Alguns dias depois, uma luz
milagrosa saindo das águas indica o lugar onde se encontram os restos mortais
do Mártir. O céu, que permanecera sombrio, retoma sua cor normal. Entre os
habitantes da cidade, o espanto cede lugar à dor.
Seu corpo é resgatado.
Apesar de ter ficado quase seis dias sob as águas, nenhum sinal de decomposição
existe nele. As feridas parecem ornatos que o embelezam.
Muitas vezes as palavras não
são suficientes na pregação para persuadir e converter. É necessário falar
mediante chagas, comover pelo sangue. Sua feridas transfiguradas apresentavam
uma eloqüência irresistível. À vista desse espetáculo, um cismático converte-se
e se dispõe a dar a vida pela Igreja católica.
Era um santo, - dizia
o povo - nunca ofendeu qualquer pessoa; malditos os que o
mataram!
- Por que adoras essas pedras? -
gritam para um cego cismáticos que ali se encontravam. Mas eis que, confusos,
ouvem eles a exclamação desconcertante: Vejo!

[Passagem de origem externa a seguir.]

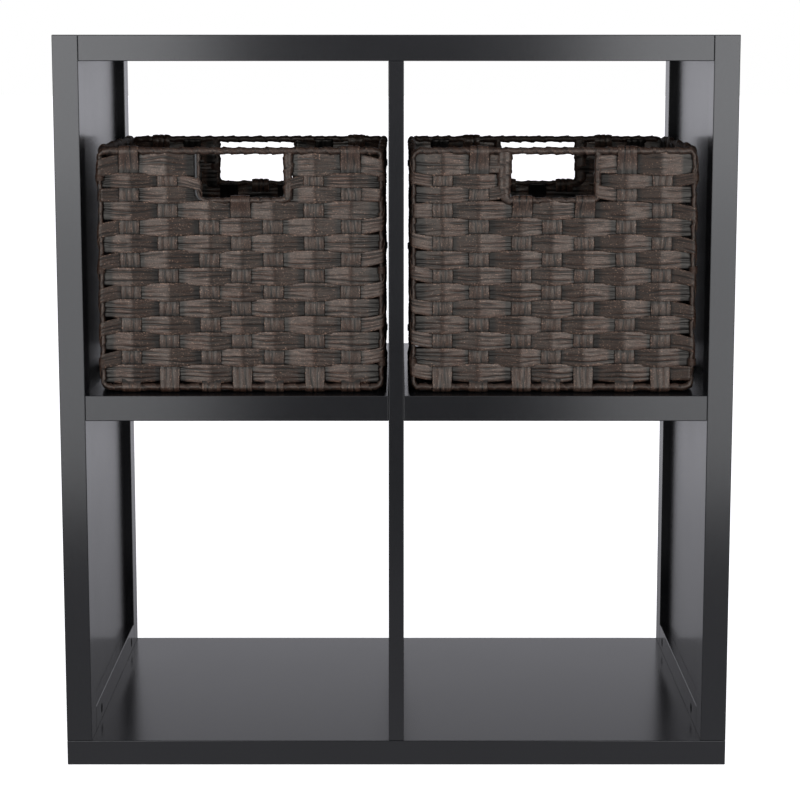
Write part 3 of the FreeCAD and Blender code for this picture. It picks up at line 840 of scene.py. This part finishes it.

Deus, prodigalizando assim
os milagres, chancela a conduta heróica e firme do servidor fiel, que não
dobrou os joelhos diante de seus inimigos.
Para satisfazer a devoção
popular, o cadáver precisa permanecer 10 dias exposto na catedral de Polock,
onde é sepultado. Em vez da dor, todos experimentam uma sensação de alegria ao
contemplar seu corpo.
Quando se examina a lista de
milagres, fica-se impressionado ao se verificar que todos os amigos do Santo
que lhe pediram favores, são invariavelmente atendidos.
São Josafá foi beatificado
em 1643, por Urbano VIII. E no dia 29 de junho de 1867, o canhão do castelo de
Santangelo e os sinos de todas as igrejas romanas saudaram o novo Santo,
canonizado por Pio IX.
É considerado o precursor
do ecumenismo que vivemos em nossos dias.